Мое предположение подтвердилось... Мы оба стали рыться в поисках карандаша или ручки. Видимо, от волнения, но свою она так и не нашла, а потому воспользовалась моею, которую, пока я листал книгу, на автомате сунула себе в сумку. «Вы пойдете в автобус?" - спросила она и на мгновение замерла… Но я, оказавшись на Новодевичьем кладбище, не мог отказать себе, воспользовавшись случаем, побродить в уединении среди воистину духовно-интеллектуальной тишины, а потому, поблагодарив Сашу Ирбе за чудесную экскурсию, попрощался с нею. «Понимаю", - сказала она, и, резко повернувшись, стала удаляться, большими, совсем не женскими шагами. Какое-то время я смотрел ей вслед, но вскоре открыл книгу и увлекся чтением…
Уже позже в журнале «Литературная учеба» мне попалась статья её наставника, Игоря Волгина. В ней общепризнанный мэтр сравнивал творчество Саши Ирбе с «котом, который гуляет по крышам и хищной мордой в столовые лазит котлы», добавляя к сравнению ещё и «некое таинственное существо, вносимое в гробницу фараона - древний прообраз нынешнего обыденного кота», что, по его же словам, в целом придавало стихам Саши Ирбе «физическую узнаваемость и метафизический объём». А еще он отмечал, что «притяжение к дому, к месту, к родному пепелищу, столь естественное для отечественной поэзии, трансформируется у Саши Ирбе в предельно простую формулу - к отцу или маме». Такой вывод сделал в конце статьи Игорь Леонидович.
В дальнейшем в моей домашней библиотеке появились и другие книги Саши Ирбе, такие как «Прощание», «Излом», «Горячий аккорд», по праву заняв свое место рядом с творениями величайших русских поэтесс: Ахматовой, Цветаевой и Казаковой.
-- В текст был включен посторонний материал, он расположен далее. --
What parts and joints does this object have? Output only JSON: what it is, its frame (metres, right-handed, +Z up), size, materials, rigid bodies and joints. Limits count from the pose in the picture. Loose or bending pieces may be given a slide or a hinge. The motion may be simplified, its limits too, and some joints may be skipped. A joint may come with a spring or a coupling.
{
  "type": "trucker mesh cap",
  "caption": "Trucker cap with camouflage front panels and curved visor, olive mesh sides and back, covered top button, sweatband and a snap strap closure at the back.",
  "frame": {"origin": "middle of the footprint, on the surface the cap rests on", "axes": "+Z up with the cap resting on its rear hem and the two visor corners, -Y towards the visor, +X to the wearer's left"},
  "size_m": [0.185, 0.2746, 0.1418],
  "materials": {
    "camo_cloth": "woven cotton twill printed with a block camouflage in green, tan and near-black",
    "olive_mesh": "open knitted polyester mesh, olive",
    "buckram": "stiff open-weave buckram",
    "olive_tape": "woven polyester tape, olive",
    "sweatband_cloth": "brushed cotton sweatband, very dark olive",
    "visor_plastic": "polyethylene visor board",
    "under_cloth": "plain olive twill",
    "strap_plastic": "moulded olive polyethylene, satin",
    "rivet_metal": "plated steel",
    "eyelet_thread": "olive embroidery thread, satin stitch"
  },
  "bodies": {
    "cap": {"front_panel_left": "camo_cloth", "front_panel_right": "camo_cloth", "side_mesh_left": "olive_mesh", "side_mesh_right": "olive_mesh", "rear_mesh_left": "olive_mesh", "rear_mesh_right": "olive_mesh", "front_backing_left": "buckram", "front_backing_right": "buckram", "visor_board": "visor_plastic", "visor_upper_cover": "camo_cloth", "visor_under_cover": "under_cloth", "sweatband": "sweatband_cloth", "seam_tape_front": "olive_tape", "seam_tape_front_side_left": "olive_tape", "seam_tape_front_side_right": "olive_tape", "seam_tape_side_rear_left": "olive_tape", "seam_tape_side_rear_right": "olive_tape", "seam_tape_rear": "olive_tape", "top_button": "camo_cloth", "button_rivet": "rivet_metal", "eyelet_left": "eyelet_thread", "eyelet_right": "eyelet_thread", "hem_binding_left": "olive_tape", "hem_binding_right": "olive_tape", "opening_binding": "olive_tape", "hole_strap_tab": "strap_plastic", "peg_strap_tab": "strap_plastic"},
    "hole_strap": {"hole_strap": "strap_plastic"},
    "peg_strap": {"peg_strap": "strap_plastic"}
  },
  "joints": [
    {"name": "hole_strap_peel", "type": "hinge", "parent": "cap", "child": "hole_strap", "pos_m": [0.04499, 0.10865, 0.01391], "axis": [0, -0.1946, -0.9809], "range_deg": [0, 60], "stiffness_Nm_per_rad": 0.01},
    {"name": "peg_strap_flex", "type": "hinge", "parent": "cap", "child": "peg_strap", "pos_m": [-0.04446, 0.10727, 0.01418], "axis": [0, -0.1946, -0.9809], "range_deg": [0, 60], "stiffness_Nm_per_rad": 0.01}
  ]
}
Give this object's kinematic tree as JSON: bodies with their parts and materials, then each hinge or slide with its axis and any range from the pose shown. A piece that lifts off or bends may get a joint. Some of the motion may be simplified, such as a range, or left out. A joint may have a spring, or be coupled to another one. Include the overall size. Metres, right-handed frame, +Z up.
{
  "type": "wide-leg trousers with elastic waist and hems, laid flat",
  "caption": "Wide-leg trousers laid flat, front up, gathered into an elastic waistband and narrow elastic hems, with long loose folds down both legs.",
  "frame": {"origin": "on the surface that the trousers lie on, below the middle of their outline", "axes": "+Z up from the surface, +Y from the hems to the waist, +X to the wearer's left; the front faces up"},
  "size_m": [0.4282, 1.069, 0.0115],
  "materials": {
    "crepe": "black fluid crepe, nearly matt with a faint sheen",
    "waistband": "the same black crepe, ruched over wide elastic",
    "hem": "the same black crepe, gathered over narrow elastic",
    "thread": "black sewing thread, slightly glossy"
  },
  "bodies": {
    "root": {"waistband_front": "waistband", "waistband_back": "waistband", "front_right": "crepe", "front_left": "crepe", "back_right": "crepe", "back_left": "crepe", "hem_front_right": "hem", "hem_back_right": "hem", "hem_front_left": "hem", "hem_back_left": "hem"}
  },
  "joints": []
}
Мои стихи, они мне не дают
с реальностью хоть каплю разобраться,
и, кажется, они меня убьют,
когда я вдруг без них решу остаться.

- писала, нет, дышала каждой строкой поэтесса. Сегодняшняя Саша Ирбе - одна из лучших. А для меня - так просто лучшая современная русская поэтесса. Когда мне хочется не просто хорошей, а очень хорошей современной поэзии, причем сразу и много, то я читаю только стихи Саши Ирбе.

В этом городе столько тоски!..
В этом городе столько печали!..
Поздней ночью подростки кричали,
разминая свои кулаки.

Утром - плакала женщина. Вскоре -
мчался крик: безбородый мужик
бесконечное женское горе
заглушать тумаками привык.

Двери хлопали!.. Чувства кипели!..
Падал чайник!.. А грохот такой,
будто чертовы люльки-качели
понеслись над промозглой Москвой.

Будто кончилось все в одночасье:
мир свалился, прогнила любовь
и ненужным нам сделалось счастье,
и война начинается вновь.

Но не та, где гранаты и танки,
самолеты, бомбежки, «Ура!»;
приближается с видом мещанки,
с криком женщины, битой с утра,

а еще - плачем тихой старушки,
точно вжатой в рукав «кольцевой»,
и приникшим к вагонной теплушке
черноглазым мальчишкой, Муллой.

Не свершилось вселенского чуда!
Мир не вспыхнул от боли, когда
вышел он, неизвестно откуда,
(так всегда и приходит беда).

Вышел он, холод мертвенно-черный
между ждущим живым и живым,
между плачем, густым, обреченным
и бегущими по мостовым.

Не война - но упавших бросают;
Не беда – но обиженных бьют.
Наши души в Москве остывают,
круче всякого камня стают.

И проносятся люльки-качели,
и не знаешь, укрыться куда,
плачет женщина: утро... недели...
а в итоге проплачет - года.

Вне всякого сомнения, творчество Саши Ирбе войдет в века и станет хрестоматийным в отечественной поэзии. Нет, она не решится остаться без стихов. И в этом я уверен, потому как невозможно понять красоту её строк, отделив её творчество от неё самой. Она будет жить и творить, ибо это так необходимо ей и всем нам, ее читателям.

Терентiй Травнiкъ. Из книги "Блокнот для записей".